Additionally, 70% of leaders say their organization is investigating and exploring generative AI, while 19% are in pilot or production mode.

Yet we’re not quite “there” — yet.

With new technology comes new datasets, processes, and governance. Organizations first need to focus on getting their data foundations right to prepare for when AI begins to trend upward toward the slope of enlightenment (and it will).

Here’s why.

Reason 1: Garbage in equals garbage out. Without clean, connected, accurate data, AI will steer you in the wrong direction.

Reason 2: People + process. Without governance, AI can’t effectively govern your team.

The takeaway? While AI is hungry for insights, it also doesn’t care about what it feeds on. If you’re fueling AI with bad data, guess what you’ll get? Garbage in…garbage out.

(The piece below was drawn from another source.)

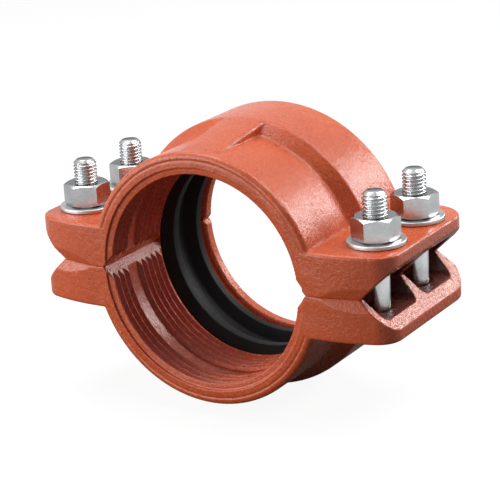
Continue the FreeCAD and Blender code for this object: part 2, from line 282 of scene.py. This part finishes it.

So before starting your next AI project, build the right foundation to get the best results for your business.

How to prepare for AI today

1. Establish Data Quality Metrics

Before improving data quality, you need to understand what that means to your organization. Define clear, measurable metrics around data quality your company wants to prioritize, such as accuracy, completeness, consistency, timeliness, and uniqueness.

These metrics are benchmarks for assessing your data’s current state and tracking improvements over time.

2. Conduct a data quality audit

A comprehensive data audit will help you identify the strengths and weaknesses in your current data ecosystem. Evaluate your data sources, storage, and management practices against the data quality metrics you’ve established. Look for common issues that are hindering accessibility and integration, such as duplicate records, outdated information, or data silos.

Use account hierarchy automation to identify duplicate account records and seamlessly connect related accounts rather than proliferate dupes.

3. Automate data cleanup

Based on the findings from your audit, develop and implement processes for cleaning your data. This can include proactive and reactive deduplication, correcting errors, and filling in missing values.

Data cleansing should also be treated as an ongoing process, as opposed to a one-time project, with regular reviews to ensure that data quality is maintained as your business and AI projects grow.

Tools like Complete Clean automate the reactive data cleanup process without losing trust in the output:

Use different merge plans with different duplicate rules associated
Run multiple duplicate definitions/rules
Put no limit on the number of duplicates you can run

Proactive data cleanup can also be done with lead-to-account matching upon entry so you don’t lose critical insights or block duplicates with more relevant information from being created.

4. Standardize data entry and collection

Inconsistencies around data collection and entry can lead to significant data quality issues. That’s why you need to establish standardized procedures and formatting for data entry across your organization. This can include standard forms, validation rules to prevent errors at the point of entry, and training for staff on the importance of data quality.

Tactical tips include:

Ensuring that all forms include mandatory fields that must be filled out (ensuring data completeness)
Using picklists instead of free-text fields to limit variations in data entry
Creating validation rules that automatically check the data being entered against specific criteria

When creating validation rules, you can set up rules that verify that email addresses are in the correct format or that mandatory fields aren’t left black. This helps maintain the integrity and accuracy of the data being entered.

5. Implement data governance

Data quality should be a shared responsibility across the organization, not just a concern of the IT department or data specialists. That’s why it’s important to build a culture that recognizes the value of quality data and encourages best practices in data management.

Regular training sessions, clear communication of data quality standards, and recognition of teams that maintain high data quality all contribute to this culture.

Define your dimensions and establish specific, measurable metrics for data quality. For example:

Accuracy: Percentage of records that pass data validation rules
Completeness: Percentage of mandatory fields filled in a dataset
Consistency: Number of discrepancies found between related datasets
Timeliness: Average age of data records or time taken to update data after changes
Uniqueness: Percentage of unique records in a dataset, with no duplicates

6. Monitor and maintain data quality

Continous attention is essential to keeping data quality. Set up systems and processes to regularly assess your data against the quality metrics you’ve established. This helps you catch and address issues quickly, before they impact your AI initiatives.

Regularly review and update your data management practices to adapt to new challenges and opportunities.

7. Prepare for integration

AI often needs data integration from multiple sources. Prepare your data for this reality by ensuring it’s structured and formatted in a way that supports integration. This might involve standardizing data formats, developing a data warehouse or lake, and establishing protocols for data sharing.

On top of that, clearly define what you hope to achieve with data integration, whether it’s improving data quality, enabling real-time analytics, or feeding a unified data set into an AI model for better predictions. Agree on common data formats, naming conventions, and structures.